---- Data provided

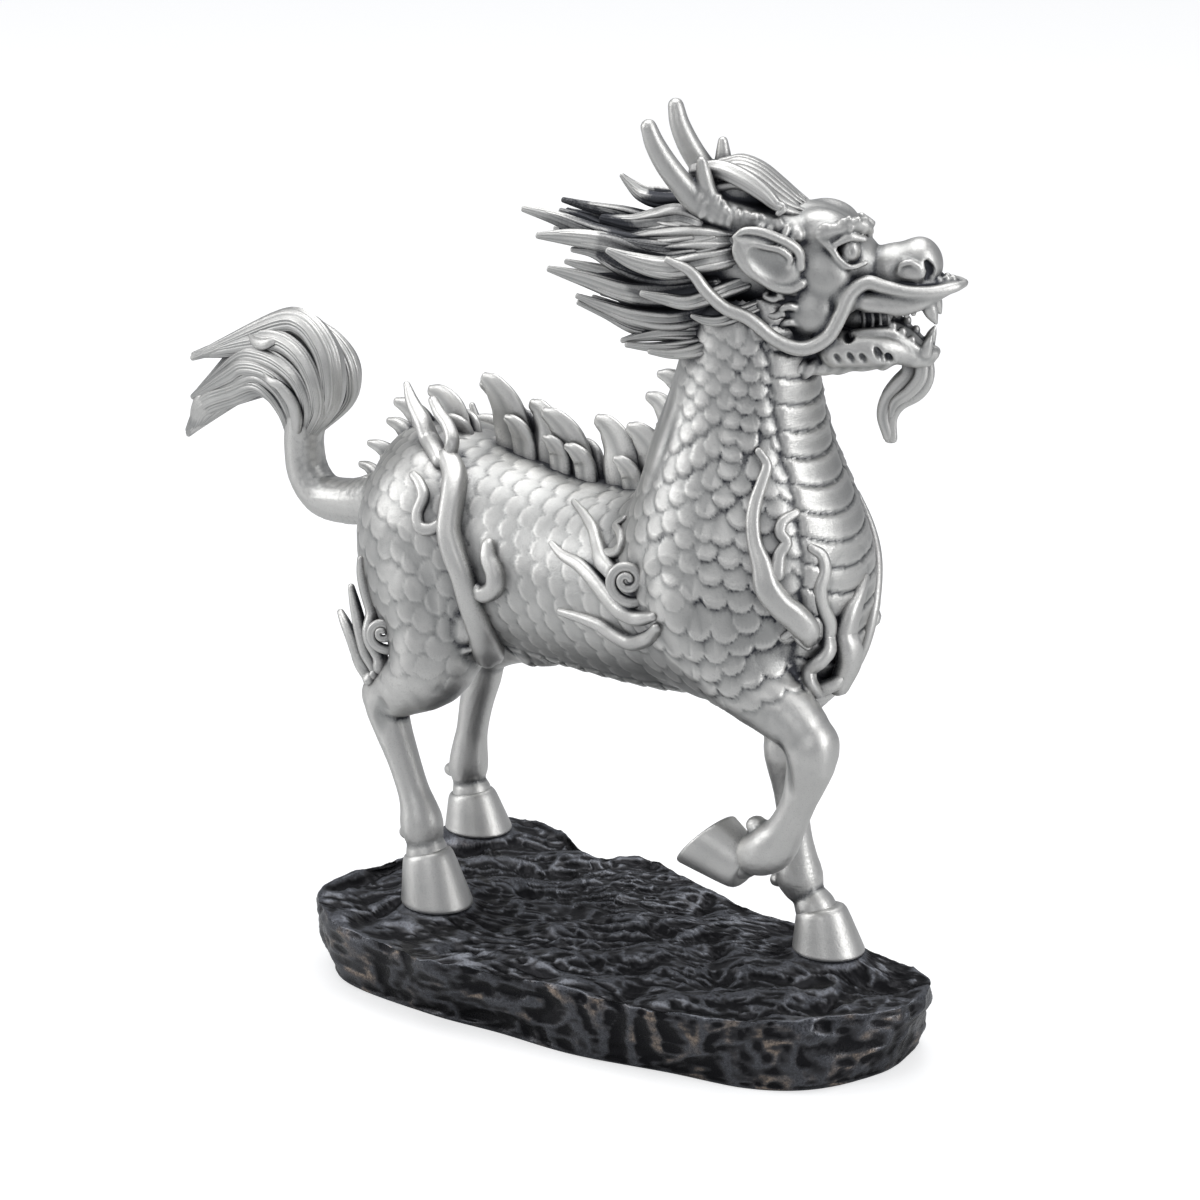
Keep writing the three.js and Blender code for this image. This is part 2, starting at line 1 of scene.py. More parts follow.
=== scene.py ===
# A qilin of cast pewter, striding on a dark rock: its fine surface, its finish and the studio round it.
# The modelling numbers are millimetres. The animal's count from the plane of its hooves, with +x ahead, +y to
# its left and +z up, and the head's are in its own axes: ahead, to its left and up.
import math

import bpy
import numpy as np
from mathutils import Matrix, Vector
from mathutils.kdtree import KDTree


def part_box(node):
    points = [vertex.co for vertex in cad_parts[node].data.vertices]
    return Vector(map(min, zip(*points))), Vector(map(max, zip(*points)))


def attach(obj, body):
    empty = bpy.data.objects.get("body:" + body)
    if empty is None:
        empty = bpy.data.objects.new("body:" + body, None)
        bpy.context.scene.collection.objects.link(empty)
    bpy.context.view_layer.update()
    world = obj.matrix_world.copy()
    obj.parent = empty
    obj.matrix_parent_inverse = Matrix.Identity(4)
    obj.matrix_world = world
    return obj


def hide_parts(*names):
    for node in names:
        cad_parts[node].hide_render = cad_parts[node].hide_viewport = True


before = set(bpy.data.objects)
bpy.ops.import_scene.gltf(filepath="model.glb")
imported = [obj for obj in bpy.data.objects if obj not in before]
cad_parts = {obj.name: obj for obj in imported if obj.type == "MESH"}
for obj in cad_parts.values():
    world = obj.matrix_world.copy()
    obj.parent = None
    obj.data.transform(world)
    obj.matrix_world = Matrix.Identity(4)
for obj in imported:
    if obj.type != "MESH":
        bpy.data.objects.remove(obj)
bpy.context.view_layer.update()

MM = 0.001
HOOF_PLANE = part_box("qilin_figure")[0][2] / MM
ROCK_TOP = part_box("rock_base")[1][2] / MM
DRAW = np.random.default_rng(11)
SIDES = (-1, 1)

# How fine the clay's grid is: coarser for the body, finer for the head.
BODY_CELL = 0.54
HEAD_CELL = 0.32
# Where the head's own axes start on the body, how far it is turned left and lifted in degrees, and its size.
HEAD_PLACE = (29.6, 0, 126)
HEAD_TURN = 30
HEAD_LIFT = 2.7
HEAD_SIZE = 0.945


# Modelling clay


# The distance of a grid point that no shape has come near, and the thinnest limb.
UNTOUCHED = 50.0
THINNEST = 0.05


class Clay:
    """A block of clay: on a grid, the distance to one surface, negative inside it."""

    def __init__(self, low, high, cell):
        self.low = np.array(low, np.float32)
        self.cell = cell
        self.count = np.ceil((np.array(high) - low) / cell).astype(int) + 1
        self.field = np.full(self.count, UNTOUCHED, np.float32)

    def window(self, low, high):
        """The part of the grid between two corners, and its points' coordinates."""
        first = np.clip(np.floor((low - self.low) / self.cell).astype(int), 0, self.count)
        last = np.clip(np.ceil((high - self.low) / self.cell).astype(int) + 1, 0, self.count)
        axes = [self.low[i] + self.cell * np.arange(first[i], last[i], dtype=np.float32) for i in range(3)]
        return tuple(slice(a, b) for a, b in zip(first, last)), np.meshgrid(*axes, indexing="ij", sparse=True)

    def merge(self, part, distance, blend, carve):
        """Joins a shape on with a fillet, or carves it out."""
        sign = -1.0 if carve else 1.0
        here, there = sign * self.field[part], distance
        joined = np.minimum(here, there)
        if blend:
            near = np.maximum(blend - np.abs(here - there), 0) / blend
            joined = joined - near * near * blend * 0.25
        self.field[part] = sign * joined

    def press(self, shape, blend=0.0, carve=False):
        """Joins one shape on with a fillet of `blend`, or carves it out."""
        low, high, distance = shape
        room = blend + 3 * self.cell
        part, (x, y, z) = self.window(np.array(low) - room, np.array(high) + room)
        if self.field[part].size:
            self.merge(part, distance(x, y, z), blend, carve)

    def press_all(self, eggs, side=1, carve=False):
        """Eggs given as (middle, radii, pitch, fillet), mirrored for side -1."""
        for (x, y, z), radii, pitch, blend in eggs:
            self.press(egg((x, side * y, z), radii, pitch), blend, carve)

    def limb(self, stations, blend=0.0, steps=4, carve=False):
        """A round limb of changing thickness through stations [x, y, z, radius]."""
        line = smooth_line(stations, steps)
        room = blend + 3 * self.cell
        places, radii = line[:, :3], line[:, 3:]
        part, _ = self.window((places - radii).min(0) - room, (places + radii).max(0) + room)
        best = np.full(self.field[part].shape, UNTOUCHED, np.float32)
        if not best.size:
            return
        first = [s.start for s in part]
        for a, b in zip(line[:-1], line[1:]):
            low, high, distance = cone(a[:3], max(a[3], THINNEST), b[:3], max(b[3], THINNEST))
            small, (x, y, z) = self.window(low - room, high + room)
            inner = tuple(slice(s.start - f, s.stop - f) for s, f in zip(small, first))
            best[inner] = np.minimum(best[inner], distance(x, y, z))
        self.merge(part, best, blend, carve)

    def depth(self, points):
        """The distance field at any points, between the grid's own."""
        at = (points - self.low) / self.cell
        low = np.clip(np.floor(at).astype(int), 0, self.count - 2)
        share = np.clip(at - low, 0, 1)
        total = np.zeros(len(points))
        for corner in np.ndindex(2, 2, 2):
            weight = np.prod(np.where(corner, share, 1 - share), axis=1)
            total += weight * self.field[tuple((low + corner).T)]
        return total

    def outward(self, points, reach=1.0):
        """Unit vectors away from the surface."""
        steps = np.eye(3) * reach
        slope = np.stack([self.depth(points + s) - self.depth(points - s) for s in steps], 1)
        return slope / np.maximum(np.linalg.norm(slope, axis=1, keepdims=True), 1e-6)

    def skin(self):
        """Corners and triangles of the surface, with one corner in each cell that it crosses."""
        field = self.field
        inside = field < 0
        total = np.zeros(self.count - 1, np.int8)
        for dx, dy, dz in np.ndindex(2, 2, 2):
            nx, ny, nz = self.count - 1
            total += inside[dx:nx + dx, dy:ny + dy, dz:nz + dz]
        active = (total > 0) & (total < 8)
        number = np.full(active.shape, -1, np.int64)
        amount = int(active.sum())
        number[active] = np.arange(amount)
        sums, hits, faces = np.zeros((amount, 3)), np.zeros(amount), []
        for axis in range(3):
            a = np.take(field, range(field.shape[axis] - 1), axis)
            b = np.take(field, range(1, field.shape[axis]), axis)
            edges = np.argwhere((a < 0) != (b < 0))
            u, v = (axis + 1) % 3, (axis + 2) % 3
            edges = edges[(edges[:, u] > 0) & (edges[:, v] > 0)]
            edges = edges[(edges[:, u] < field.shape[u] - 1) & (edges[:, v] < field.shape[v] - 1)]
            near, far = a[tuple(edges.T)], b[tuple(edges.T)]
            point = edges.astype(float)
            point[:, axis] += near / (near - far)
            ring = []
            for du, dv in ((-1, -1), (0, -1), (0, 0), (-1, 0)):
                cell = edges.copy()
                cell[:, u] += du
                cell[:, v] += dv
                who = number[tuple(cell.T)]
                for k in range(3):
                    sums[:, k] += np.bincount(who, point[:, k], amount)
                hits += np.bincount(who, minlength=amount)
                ring.append(who)
            quads = np.stack(ring, 1)
            quads[near > 0] = quads[near > 0][:, ::-1]
            faces.append(quads)
        points = self.low + self.cell * (sums / np.maximum(hits, 1)[:, None])
        quads = np.concatenate(faces)
        return points, np.concatenate([quads[:, [0, 1, 2]], quads[:, [0, 2, 3]]])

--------

*Task goal*.
Copy out each line exactly.

*Expected output*.
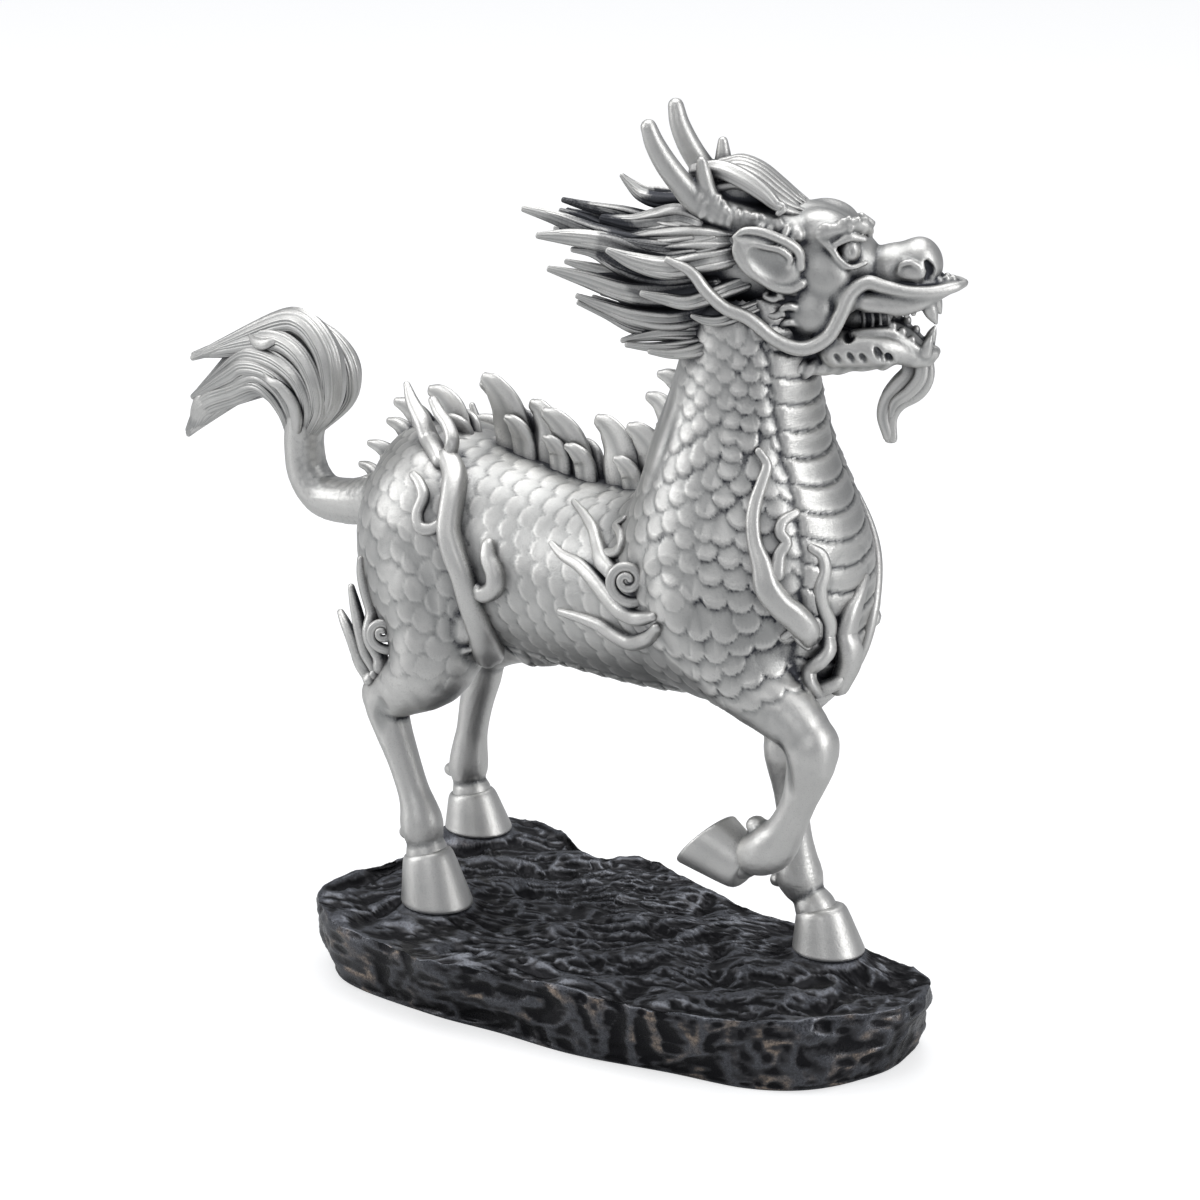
Keep writing the three.js and Blender code for this image. This is part 2, starting at line 1 of scene.py. More parts follow.
=== scene.py ===
# A qilin of cast pewter, striding on a dark rock: its fine surface, its finish and the studio round it.
# The modelling numbers are millimetres. The animal's count from the plane of its hooves, with +x ahead, +y to
# its left and +z up, and the head's are in its own axes: ahead, to its left and up.
import math

import bpy
import numpy as np
from mathutils import Matrix, Vector
from mathutils.kdtree import KDTree


def part_box(node):
    points = [vertex.co for vertex in cad_parts[node].data.vertices]
    return Vector(map(min, zip(*points))), Vector(map(max, zip(*points)))


def attach(obj, body):
    empty = bpy.data.objects.get("body:" + body)
    if empty is None:
        empty = bpy.data.objects.new("body:" + body, None)
        bpy.context.scene.collection.objects.link(empty)
    bpy.context.view_layer.update()
    world = obj.matrix_world.copy()
    obj.parent = empty
    obj.matrix_parent_inverse = Matrix.Identity(4)
    obj.matrix_world = world
    return obj


def hide_parts(*names):
    for node in names:
        cad_parts[node].hide_render = cad_parts[node].hide_viewport = True


before = set(bpy.data.objects)
bpy.ops.import_scene.gltf(filepath="model.glb")
imported = [obj for obj in bpy.data.objects if obj not in before]
cad_parts = {obj.name: obj for obj in imported if obj.type == "MESH"}
for obj in cad_parts.values():
    world = obj.matrix_world.copy()
    obj.parent = None
    obj.data.transform(world)
    obj.matrix_world = Matrix.Identity(4)
for obj in imported:
    if obj.type != "MESH":
        bpy.data.objects.remove(obj)
bpy.context.view_layer.update()

MM = 0.001
HOOF_PLANE = part_box("qilin_figure")[0][2] / MM
ROCK_TOP = part_box("rock_base")[1][2] / MM
DRAW = np.random.default_rng(11)
SIDES = (-1, 1)

# How fine the clay's grid is: coarser for the body, finer for the head.
BODY_CELL = 0.54
HEAD_CELL = 0.32
# Where the head's own axes start on the body, how far it is turned left and lifted in degrees, and its size.
HEAD_PLACE = (29.6, 0, 126)
HEAD_TURN = 30
HEAD_LIFT = 2.7
HEAD_SIZE = 0.945


# Modelling clay


# The distance of a grid point that no shape has come near, and the thinnest limb.
UNTOUCHED = 50.0
THINNEST = 0.05


class Clay:
    """A block of clay: on a grid, the distance to one surface, negative inside it."""

    def __init__(self, low, high, cell):
        self.low = np.array(low, np.float32)
        self.cell = cell
        self.count = np.ceil((np.array(high) - low) / cell).astype(int) + 1
        self.field = np.full(self.count, UNTOUCHED, np.float32)

    def window(self, low, high):
        """The part of the grid between two corners, and its points' coordinates."""
        first = np.clip(np.floor((low - self.low) / self.cell).astype(int), 0, self.count)
        last = np.clip(np.ceil((high - self.low) / self.cell).astype(int) + 1, 0, self.count)
        axes = [self.low[i] + self.cell * np.arange(first[i], last[i], dtype=np.float32) for i in range(3)]
        return tuple(slice(a, b) for a, b in zip(first, last)), np.meshgrid(*axes, indexing="ij", sparse=True)

    def merge(self, part, distance, blend, carve):
        """Joins a shape on with a fillet, or carves it out."""
        sign = -1.0 if carve else 1.0
        here, there = sign * self.field[part], distance
        joined = np.minimum(here, there)
        if blend:
            near = np.maximum(blend - np.abs(here - there), 0) / blend
            joined = joined - near * near * blend * 0.25
        self.field[part] = sign * joined

    def press(self, shape, blend=0.0, carve=False):
        """Joins one shape on with a fillet of `blend`, or carves it out."""
        low, high, distance = shape
        room = blend + 3 * self.cell
        part, (x, y, z) = self.window(np.array(low) - room, np.array(high) + room)
        if self.field[part].size:
            self.merge(part, distance(x, y, z), blend, carve)

    def press_all(self, eggs, side=1, carve=False):
        """Eggs given as (middle, radii, pitch, fillet), mirrored for side -1."""
        for (x, y, z), radii, pitch, blend in eggs:
            self.press(egg((x, side * y, z), radii, pitch), blend, carve)

    def limb(self, stations, blend=0.0, steps=4, carve=False):
        """A round limb of changing thickness through stations [x, y, z, radius]."""
        line = smooth_line(stations, steps)
        room = blend + 3 * self.cell
        places, radii = line[:, :3], line[:, 3:]
        part, _ = self.window((places - radii).min(0) - room, (places + radii).max(0) + room)
        best = np.full(self.field[part].shape, UNTOUCHED, np.float32)
        if not best.size:
            return
        first = [s.start for s in part]
        for a, b in zip(line[:-1], line[1:]):
            low, high, distance = cone(a[:3], max(a[3], THINNEST), b[:3], max(b[3], THINNEST))
            small, (x, y, z) = self.window(low - room, high + room)
            inner = tuple(slice(s.start - f, s.stop - f) for s, f in zip(small, first))
            best[inner] = np.minimum(best[inner], distance(x, y, z))
        self.merge(part, best, blend, carve)

    def depth(self, points):
        """The distance field at any points, between the grid's own."""
        at = (points - self.low) / self.cell
        low = np.clip(np.floor(at).astype(int), 0, self.count - 2)
        share = np.clip(at - low, 0, 1)
        total = np.zeros(len(points))
        for corner in np.ndindex(2, 2, 2):
            weight = np.prod(np.where(corner, share, 1 - share), axis=1)
            total += weight * self.field[tuple((low + corner).T)]
        return total

    def outward(self, points, reach=1.0):
        """Unit vectors away from the surface."""
        steps = np.eye(3) * reach
        slope = np.stack([self.depth(points + s) - self.depth(points - s) for s in steps], 1)
        return slope / np.maximum(np.linalg.norm(slope, axis=1, keepdims=True), 1e-6)

    def skin(self):
        """Corners and triangles of the surface, with one corner in each cell that it crosses."""
        field = self.field
        inside = field < 0
        total = np.zeros(self.count - 1, np.int8)
        for dx, dy, dz in np.ndindex(2, 2, 2):
            nx, ny, nz = self.count - 1
            total += inside[dx:nx + dx, dy:ny + dy, dz:nz + dz]
        active = (total > 0) & (total < 8)
        number = np.full(active.shape, -1, np.int64)
        amount = int(active.sum())
        number[active] = np.arange(amount)
        sums, hits, faces = np.zeros((amount, 3)), np.zeros(amount), []
        for axis in range(3):
            a = np.take(field, range(field.shape[axis] - 1), axis)
            b = np.take(field, range(1, field.shape[axis]), axis)
            edges = np.argwhere((a < 0) != (b < 0))
            u, v = (axis + 1) % 3, (axis + 2) % 3
            edges = edges[(edges[:, u] > 0) & (edges[:, v] > 0)]
            edges = edges[(edges[:, u] < field.shape[u] - 1) & (edges[:, v] < field.shape[v] - 1)]
            near, far = a[tuple(edges.T)], b[tuple(edges.T)]
            point = edges.astype(float)
            point[:, axis] += near / (near - far)
            ring = []
            for du, dv in ((-1, -1), (0, -1), (0, 0), (-1, 0)):
                cell = edges.copy()
                cell[:, u] += du
                cell[:, v] += dv
                who = number[tuple(cell.T)]
                for k in range(3):
                    sums[:, k] += np.bincount(who, point[:, k], amount)
                hits += np.bincount(who, minlength=amount)
                ring.append(who)
            quads = np.stack(ring, 1)
            quads[near > 0] = quads[near > 0][:, ::-1]
            faces.append(quads)
        points = self.low + self.cell * (sums / np.maximum(hits, 1)[:, None])
        quads = np.concatenate(faces)
        return points, np.concatenate([quads[:, [0, 1, 2]], quads[:, [0, 2, 3]]])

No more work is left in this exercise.